Predominantly, this has been through products linked to the S&P 500 in the US, and MSCI Europe.
‘Our view is that instead of spending time trying to decide which manager to use, which is not a speciality of ours, to rather go for the index and spend our time thinking about asset allocation and which index we are should be using,’ said Thomas. ‘We are always scratching around, asking if we are in the index that is going to offer the optimal return.’
Over the last few years, having a large exposure to the S&P 500 has been highly beneficial as the US market has performed strongly. Even so, Laurium has been conscious of the need for risk management.
‘Up until about three months ago, we ran a hedge against our S&P 500 position,’ said Thomas. ‘We bought basically 95% puts on the index. Those paid off during the crisis, but not as handsomely as we would have liked.

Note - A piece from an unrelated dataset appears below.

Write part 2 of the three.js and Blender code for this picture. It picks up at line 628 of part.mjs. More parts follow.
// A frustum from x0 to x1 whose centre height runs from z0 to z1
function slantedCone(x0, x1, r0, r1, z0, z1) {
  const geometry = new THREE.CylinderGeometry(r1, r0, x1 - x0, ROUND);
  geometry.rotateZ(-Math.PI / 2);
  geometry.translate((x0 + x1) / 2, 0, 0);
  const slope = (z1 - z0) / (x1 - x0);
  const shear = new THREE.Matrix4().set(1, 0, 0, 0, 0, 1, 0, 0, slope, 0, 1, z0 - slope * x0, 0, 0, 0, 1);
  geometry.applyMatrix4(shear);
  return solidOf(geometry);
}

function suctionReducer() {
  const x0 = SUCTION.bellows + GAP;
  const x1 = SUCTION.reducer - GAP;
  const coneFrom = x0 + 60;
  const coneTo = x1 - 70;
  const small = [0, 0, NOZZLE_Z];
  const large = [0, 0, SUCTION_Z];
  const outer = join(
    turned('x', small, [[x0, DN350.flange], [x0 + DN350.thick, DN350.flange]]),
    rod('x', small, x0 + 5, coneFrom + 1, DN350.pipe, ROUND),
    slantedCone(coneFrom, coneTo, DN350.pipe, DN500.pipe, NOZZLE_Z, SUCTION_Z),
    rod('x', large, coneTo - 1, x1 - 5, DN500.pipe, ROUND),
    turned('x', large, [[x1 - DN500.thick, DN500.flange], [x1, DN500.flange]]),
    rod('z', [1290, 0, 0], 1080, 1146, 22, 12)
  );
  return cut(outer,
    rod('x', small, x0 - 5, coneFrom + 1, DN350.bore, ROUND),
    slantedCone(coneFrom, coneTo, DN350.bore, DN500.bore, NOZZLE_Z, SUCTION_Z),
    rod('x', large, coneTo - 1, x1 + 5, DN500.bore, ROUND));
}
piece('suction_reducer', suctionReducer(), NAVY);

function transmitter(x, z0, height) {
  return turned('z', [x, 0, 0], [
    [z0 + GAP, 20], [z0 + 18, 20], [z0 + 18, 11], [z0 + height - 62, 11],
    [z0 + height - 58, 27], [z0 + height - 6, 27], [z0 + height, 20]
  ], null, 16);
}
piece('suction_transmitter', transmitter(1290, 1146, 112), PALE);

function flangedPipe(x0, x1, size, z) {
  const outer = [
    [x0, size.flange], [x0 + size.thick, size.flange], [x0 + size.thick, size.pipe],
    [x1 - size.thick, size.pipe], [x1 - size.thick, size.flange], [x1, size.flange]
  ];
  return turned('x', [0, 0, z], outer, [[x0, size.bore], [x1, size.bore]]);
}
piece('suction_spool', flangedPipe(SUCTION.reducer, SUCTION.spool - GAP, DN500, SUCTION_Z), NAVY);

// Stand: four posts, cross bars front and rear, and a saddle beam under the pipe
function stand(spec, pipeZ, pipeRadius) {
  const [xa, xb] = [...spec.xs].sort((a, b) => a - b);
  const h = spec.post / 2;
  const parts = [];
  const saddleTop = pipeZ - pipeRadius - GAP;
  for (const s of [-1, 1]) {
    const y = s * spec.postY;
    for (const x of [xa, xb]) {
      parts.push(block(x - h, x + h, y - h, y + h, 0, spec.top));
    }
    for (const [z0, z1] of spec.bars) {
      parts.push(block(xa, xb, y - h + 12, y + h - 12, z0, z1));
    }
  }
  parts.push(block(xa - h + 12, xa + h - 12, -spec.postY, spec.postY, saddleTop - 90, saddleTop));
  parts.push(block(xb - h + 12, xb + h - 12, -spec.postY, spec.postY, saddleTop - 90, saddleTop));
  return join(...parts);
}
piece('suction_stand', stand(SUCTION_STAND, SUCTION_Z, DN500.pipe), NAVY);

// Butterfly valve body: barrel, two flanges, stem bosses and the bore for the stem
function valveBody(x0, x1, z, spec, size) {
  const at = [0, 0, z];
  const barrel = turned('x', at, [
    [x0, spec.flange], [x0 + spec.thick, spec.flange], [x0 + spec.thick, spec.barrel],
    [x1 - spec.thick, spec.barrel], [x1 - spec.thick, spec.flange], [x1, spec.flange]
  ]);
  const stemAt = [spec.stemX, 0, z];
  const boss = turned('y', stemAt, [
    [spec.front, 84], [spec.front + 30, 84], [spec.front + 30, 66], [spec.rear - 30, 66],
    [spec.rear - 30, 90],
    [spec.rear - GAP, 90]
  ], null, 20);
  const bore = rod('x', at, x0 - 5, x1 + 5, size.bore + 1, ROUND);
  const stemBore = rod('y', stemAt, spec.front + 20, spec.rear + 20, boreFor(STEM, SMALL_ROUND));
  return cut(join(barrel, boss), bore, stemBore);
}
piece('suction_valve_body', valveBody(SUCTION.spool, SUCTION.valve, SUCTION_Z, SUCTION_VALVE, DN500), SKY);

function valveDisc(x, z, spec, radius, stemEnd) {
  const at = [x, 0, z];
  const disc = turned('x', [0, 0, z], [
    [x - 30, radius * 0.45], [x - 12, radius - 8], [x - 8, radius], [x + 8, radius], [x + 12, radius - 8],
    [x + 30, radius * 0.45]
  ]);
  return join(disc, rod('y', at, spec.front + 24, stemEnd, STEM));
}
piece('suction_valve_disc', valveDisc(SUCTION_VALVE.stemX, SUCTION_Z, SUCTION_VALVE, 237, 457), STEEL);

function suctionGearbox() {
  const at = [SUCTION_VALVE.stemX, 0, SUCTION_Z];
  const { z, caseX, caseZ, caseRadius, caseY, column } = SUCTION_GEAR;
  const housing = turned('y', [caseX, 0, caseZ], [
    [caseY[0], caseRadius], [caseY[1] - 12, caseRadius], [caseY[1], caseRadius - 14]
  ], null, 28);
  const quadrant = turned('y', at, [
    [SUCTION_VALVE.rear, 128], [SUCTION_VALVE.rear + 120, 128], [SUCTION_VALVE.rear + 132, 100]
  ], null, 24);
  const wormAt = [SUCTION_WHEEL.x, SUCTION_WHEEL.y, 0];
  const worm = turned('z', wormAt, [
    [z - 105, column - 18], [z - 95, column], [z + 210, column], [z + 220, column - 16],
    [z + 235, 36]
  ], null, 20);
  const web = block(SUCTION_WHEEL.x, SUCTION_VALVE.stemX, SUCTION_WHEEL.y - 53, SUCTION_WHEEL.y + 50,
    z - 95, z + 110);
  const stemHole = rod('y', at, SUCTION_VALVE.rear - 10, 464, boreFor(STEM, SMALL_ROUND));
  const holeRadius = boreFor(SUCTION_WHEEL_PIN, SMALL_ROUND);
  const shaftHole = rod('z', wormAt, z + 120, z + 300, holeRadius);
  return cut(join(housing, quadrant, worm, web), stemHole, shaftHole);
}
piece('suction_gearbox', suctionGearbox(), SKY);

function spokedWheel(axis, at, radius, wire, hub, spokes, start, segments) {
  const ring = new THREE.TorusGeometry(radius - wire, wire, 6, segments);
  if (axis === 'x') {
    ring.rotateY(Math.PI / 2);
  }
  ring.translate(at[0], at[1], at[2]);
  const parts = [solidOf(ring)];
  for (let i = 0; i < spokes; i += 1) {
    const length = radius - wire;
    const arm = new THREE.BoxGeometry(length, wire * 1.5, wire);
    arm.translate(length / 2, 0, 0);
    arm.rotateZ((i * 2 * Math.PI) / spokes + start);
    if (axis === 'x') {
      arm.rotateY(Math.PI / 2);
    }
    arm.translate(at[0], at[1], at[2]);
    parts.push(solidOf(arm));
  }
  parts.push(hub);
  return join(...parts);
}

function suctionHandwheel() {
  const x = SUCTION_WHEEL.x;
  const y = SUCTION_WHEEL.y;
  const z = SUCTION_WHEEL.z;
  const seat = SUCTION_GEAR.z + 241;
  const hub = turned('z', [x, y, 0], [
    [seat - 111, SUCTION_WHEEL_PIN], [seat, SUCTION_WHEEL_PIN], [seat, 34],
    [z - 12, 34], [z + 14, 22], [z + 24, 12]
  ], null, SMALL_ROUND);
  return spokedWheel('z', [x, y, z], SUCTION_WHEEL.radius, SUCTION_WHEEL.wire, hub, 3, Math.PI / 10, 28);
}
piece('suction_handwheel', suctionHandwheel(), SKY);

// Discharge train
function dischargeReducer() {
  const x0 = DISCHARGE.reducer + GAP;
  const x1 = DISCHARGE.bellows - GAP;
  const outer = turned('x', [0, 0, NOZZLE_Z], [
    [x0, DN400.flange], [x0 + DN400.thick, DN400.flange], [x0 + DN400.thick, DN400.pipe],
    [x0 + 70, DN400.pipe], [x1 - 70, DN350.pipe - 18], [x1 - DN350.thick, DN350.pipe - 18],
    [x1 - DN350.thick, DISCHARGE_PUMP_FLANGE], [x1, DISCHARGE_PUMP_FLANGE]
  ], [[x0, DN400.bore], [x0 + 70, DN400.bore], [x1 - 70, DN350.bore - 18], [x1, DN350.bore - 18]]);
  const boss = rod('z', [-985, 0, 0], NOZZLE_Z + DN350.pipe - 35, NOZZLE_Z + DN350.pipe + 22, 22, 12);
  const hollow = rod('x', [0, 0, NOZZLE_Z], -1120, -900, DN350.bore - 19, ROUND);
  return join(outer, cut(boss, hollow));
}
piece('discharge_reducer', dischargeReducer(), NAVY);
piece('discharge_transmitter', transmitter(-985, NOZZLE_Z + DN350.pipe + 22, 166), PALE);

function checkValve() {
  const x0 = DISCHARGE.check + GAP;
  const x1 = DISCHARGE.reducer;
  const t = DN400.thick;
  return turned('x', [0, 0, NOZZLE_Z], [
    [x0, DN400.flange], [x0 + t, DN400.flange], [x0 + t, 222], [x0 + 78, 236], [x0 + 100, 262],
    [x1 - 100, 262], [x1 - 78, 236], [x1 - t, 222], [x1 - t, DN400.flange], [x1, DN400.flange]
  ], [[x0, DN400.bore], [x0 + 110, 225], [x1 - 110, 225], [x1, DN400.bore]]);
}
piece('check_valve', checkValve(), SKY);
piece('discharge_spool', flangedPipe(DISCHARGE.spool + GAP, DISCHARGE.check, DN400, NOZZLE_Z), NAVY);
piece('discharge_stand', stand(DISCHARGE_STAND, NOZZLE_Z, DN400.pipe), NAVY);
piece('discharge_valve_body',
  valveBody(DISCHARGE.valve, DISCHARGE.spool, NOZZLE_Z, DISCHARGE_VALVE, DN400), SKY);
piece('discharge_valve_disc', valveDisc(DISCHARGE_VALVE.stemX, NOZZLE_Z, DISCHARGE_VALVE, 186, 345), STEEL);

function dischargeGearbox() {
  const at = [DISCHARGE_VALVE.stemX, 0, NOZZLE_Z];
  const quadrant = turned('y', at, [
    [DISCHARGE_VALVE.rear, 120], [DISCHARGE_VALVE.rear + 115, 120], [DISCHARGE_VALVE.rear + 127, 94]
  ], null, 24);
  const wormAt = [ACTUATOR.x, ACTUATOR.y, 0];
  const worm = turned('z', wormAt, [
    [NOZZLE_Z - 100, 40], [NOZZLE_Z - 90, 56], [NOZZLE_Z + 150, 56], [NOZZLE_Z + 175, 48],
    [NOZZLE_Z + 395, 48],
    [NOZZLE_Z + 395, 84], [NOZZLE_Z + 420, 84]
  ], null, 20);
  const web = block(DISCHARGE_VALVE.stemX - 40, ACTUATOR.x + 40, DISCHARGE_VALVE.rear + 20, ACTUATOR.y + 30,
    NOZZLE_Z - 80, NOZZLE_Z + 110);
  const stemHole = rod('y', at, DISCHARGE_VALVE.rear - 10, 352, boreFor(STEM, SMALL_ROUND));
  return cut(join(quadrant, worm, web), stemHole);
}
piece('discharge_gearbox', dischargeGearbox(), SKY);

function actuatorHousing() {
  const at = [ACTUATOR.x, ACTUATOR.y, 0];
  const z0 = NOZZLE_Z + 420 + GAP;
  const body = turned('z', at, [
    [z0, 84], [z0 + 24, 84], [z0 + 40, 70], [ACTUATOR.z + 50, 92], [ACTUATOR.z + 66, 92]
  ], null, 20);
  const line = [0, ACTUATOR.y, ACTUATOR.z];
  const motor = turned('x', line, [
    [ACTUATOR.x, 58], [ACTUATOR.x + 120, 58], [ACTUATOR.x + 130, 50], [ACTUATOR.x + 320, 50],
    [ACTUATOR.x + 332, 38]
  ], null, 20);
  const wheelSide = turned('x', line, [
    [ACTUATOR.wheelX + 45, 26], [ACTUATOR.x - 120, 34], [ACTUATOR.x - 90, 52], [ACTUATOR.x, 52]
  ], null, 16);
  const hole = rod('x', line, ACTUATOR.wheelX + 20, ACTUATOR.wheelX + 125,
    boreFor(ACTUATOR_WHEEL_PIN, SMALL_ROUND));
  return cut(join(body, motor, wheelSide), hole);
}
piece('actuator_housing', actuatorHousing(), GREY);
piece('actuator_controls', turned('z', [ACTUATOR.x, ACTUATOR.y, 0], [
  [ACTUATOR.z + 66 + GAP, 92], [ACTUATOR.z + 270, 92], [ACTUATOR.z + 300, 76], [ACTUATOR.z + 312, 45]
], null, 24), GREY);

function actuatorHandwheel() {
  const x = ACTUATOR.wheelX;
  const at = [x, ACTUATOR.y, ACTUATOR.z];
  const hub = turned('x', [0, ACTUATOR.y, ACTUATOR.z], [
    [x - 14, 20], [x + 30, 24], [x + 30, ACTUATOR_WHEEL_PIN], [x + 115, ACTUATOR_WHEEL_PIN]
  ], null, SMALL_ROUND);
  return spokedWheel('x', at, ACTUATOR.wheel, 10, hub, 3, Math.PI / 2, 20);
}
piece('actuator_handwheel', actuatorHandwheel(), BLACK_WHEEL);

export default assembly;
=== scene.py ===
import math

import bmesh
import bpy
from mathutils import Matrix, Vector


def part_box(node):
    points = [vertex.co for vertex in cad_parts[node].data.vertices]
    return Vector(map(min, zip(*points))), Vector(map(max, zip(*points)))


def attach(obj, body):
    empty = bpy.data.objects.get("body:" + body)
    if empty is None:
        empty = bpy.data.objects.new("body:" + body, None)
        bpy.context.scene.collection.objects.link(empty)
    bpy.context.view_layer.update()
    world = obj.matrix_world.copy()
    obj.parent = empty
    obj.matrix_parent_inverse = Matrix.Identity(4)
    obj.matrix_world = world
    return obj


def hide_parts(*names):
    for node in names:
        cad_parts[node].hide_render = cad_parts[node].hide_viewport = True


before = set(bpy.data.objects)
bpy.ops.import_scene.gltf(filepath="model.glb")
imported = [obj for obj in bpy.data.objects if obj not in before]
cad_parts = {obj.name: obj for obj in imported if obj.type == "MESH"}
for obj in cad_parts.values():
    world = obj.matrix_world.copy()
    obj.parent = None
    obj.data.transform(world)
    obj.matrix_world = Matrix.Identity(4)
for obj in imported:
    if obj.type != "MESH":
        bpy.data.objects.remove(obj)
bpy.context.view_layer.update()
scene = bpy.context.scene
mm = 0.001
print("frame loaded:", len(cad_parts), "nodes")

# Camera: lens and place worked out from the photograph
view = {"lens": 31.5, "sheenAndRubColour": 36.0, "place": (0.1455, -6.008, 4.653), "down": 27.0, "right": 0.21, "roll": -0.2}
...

‘Then, considering how we were positioned post-crisis, we were confronted with the decision of whether we should increase put protection on the S&P 500. We decided that, given the volatility at the time, that it wasn’t worth going with a put protection strategy at this stage in the cycle.’

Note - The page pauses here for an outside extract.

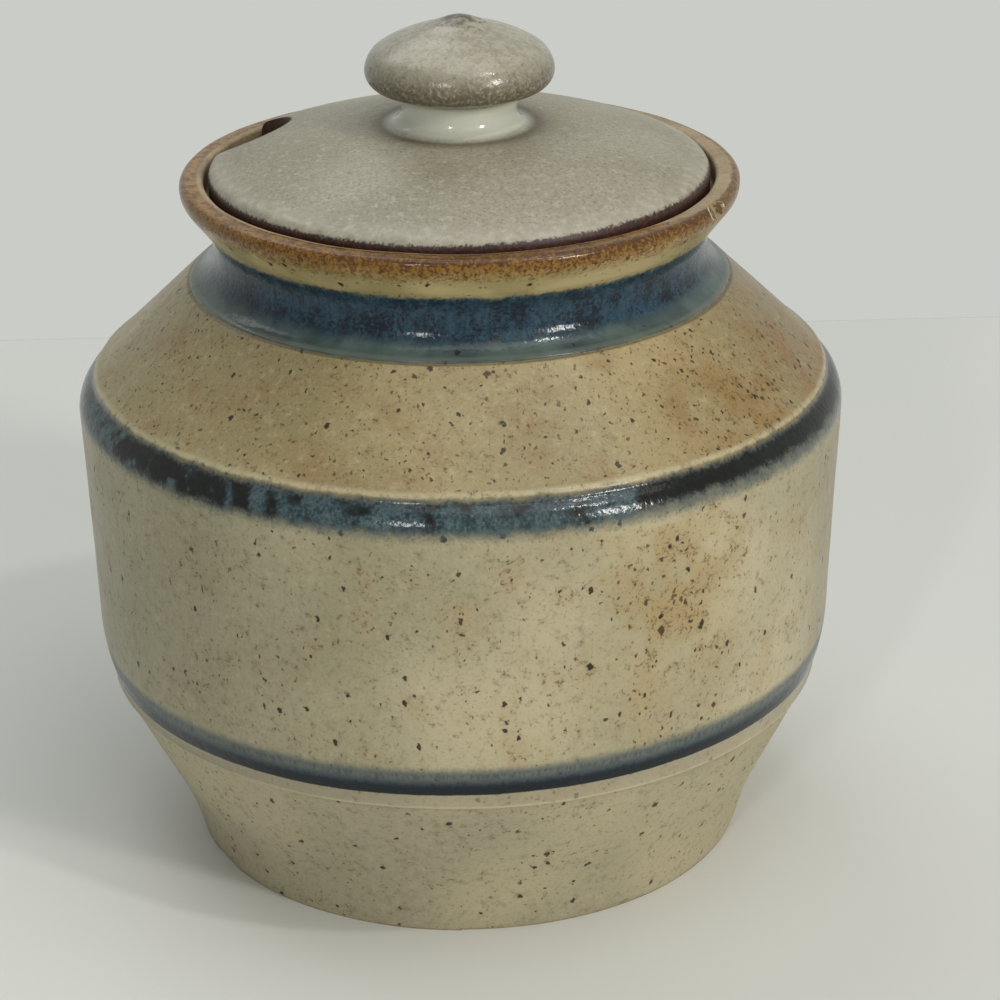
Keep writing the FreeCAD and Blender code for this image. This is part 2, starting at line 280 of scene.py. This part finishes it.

However, the massive dislocation that had emerged between growth and value, both in terms of ratings multiples and performance, gave Laurium another option.

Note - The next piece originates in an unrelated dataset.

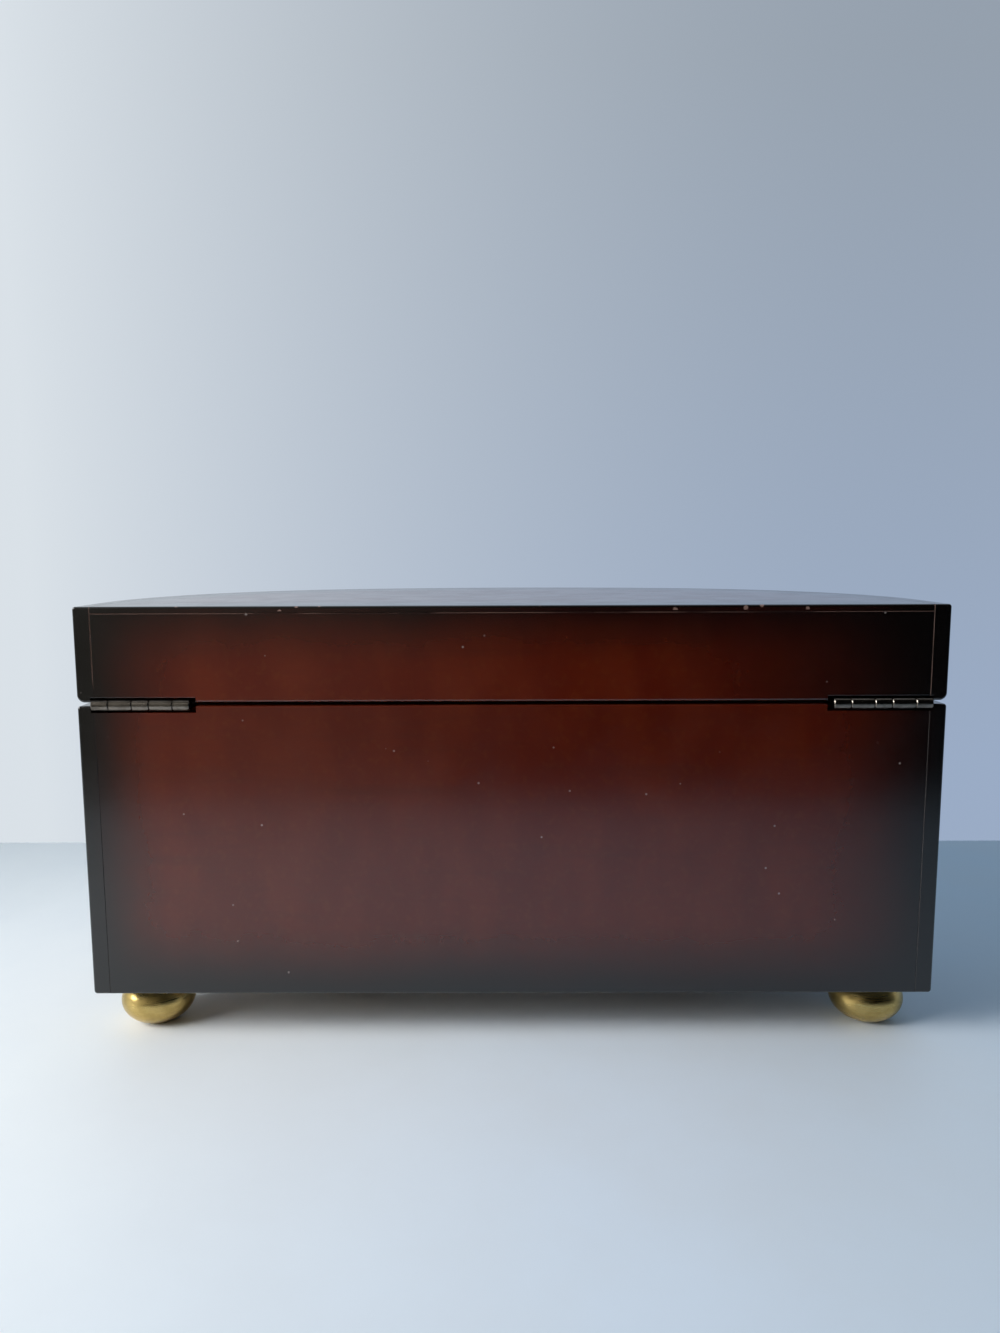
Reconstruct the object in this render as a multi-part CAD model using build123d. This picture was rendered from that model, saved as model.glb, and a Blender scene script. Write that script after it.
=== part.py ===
from build123d import *
import math
import os

# Half-moon jewelry box: flat back, straight side runs, bowed front, hinged lid, lift-out tray.
# Millimetres, +Z up, +Y from the flat back to the bowed front, origin on the floor at the middle.

# Plan outline
width = 305.0
depth = 140.0
side_run = 24.0
side_turn = 75.0
wall = 6.0
back_thickness = 9.0

# Heights
foot_height = 18.2
case_height = 106.35
joint_gap = 1.3
lid_height = 33.65
bottom_thickness = 6.0
lid_top_thickness = 2.4

# Eased edges, and the hairline grooves where two pieces of the wall meet
top_round = 1.0
lid_rim_round = 2.6
case_rim_round = 1.0
bottom_round = 1.2
back_round = 0.8
hairline = 0.15

# Finger cove under the front edge of the lid
cove_width = 36.0
cove_radius = 5.0
cove_depth = 2.5

# Hinges
hinge_side_inset = 5.0
barrel_length = 34.6
barrel_radius = 2.1
lid_knuckle_length = 8.1
knuckle_gap = 0.15
knuckle_chamfer = 0.25
axis_inset = 1.1
hinge_drop = 0.4
leaf_thickness = 0.9
leaf_width = 7.0
pin_radius = 0.9
pin_clearance = 0.05
barrel_clearance = 0.6
mortise_clearance = 0.2
mortise_overrun = 2.2
mortise_round = 0.4
hinge_screw_pitch = 11.5
hinge_screw_setback = 4.6
hinge_screw_radius = 0.9
hinge_screw_head_radius = 1.6
hinge_screw_length = 9.0
screw_clearance = 0.05
screw_slot_width = 0.5
screw_slot_depth = 0.3

# Bun feet
foot_radius = 13.6
foot_flat_radius = 5.0
foot_side_inset = 16.8
foot_back_inset = 19.0
front_foot_x = 72.0
front_foot_inset = 20.0
foot_screw_radius = 2.0
foot_screw_head_radius = 3.8
foot_screw_length = 15.0

# Linings of the case
board_thickness = 4.0
lining_thickness = 1.0
lining_rim_drop = 1.0
floor_pad_thickness = 3.0
soft_clearance = 0.3
divider_x = 48.0
divider_thickness = 3.0
divider_tray_gap = 2.0

# Lift-out tray
tray_height = 33.0
tray_rim_drop = 2.0
tray_clearance = 1.0
tray_wall_thickness = 3.0
tray_floor_thickness = 2.5
tray_lining_thickness = 1.2
tray_cross_x = 50.0
tray_board_thickness = 2.5
tray_board_drop = 3.0
partition_setback = 62.0
ring_roll_count = 8
ring_roll_gap = 0.6
ring_roll_height = 17.0
pull_width = 12.0
pull_thickness = 0.8
pull_drop = 14.0
pull_rise = 4.0
pull_setback = 8.0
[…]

‘In the US, taking some exposure off the table in the S&P 500 and putting it in a value index is in some ways a hedge against what has really driven the growth of the S&P 500,’ said Thomas.
‘Additionally, we clearly see return potential out of the value component of the market. One always has to guard against recency bias. The stocks that have performed particularly well have been the growth stocks, and they’ve carved out phenomenal businesses. But just because they have, for the last few years, been the best-performing stocks in the market doesn’t mean that is always going to be the case.
‘We do believe that at some point in time there is mean reversion that takes place.’
Thomas said that this is not the first time that Laurium has considered this trade, but finds it more compelling now than it has been in the recent past.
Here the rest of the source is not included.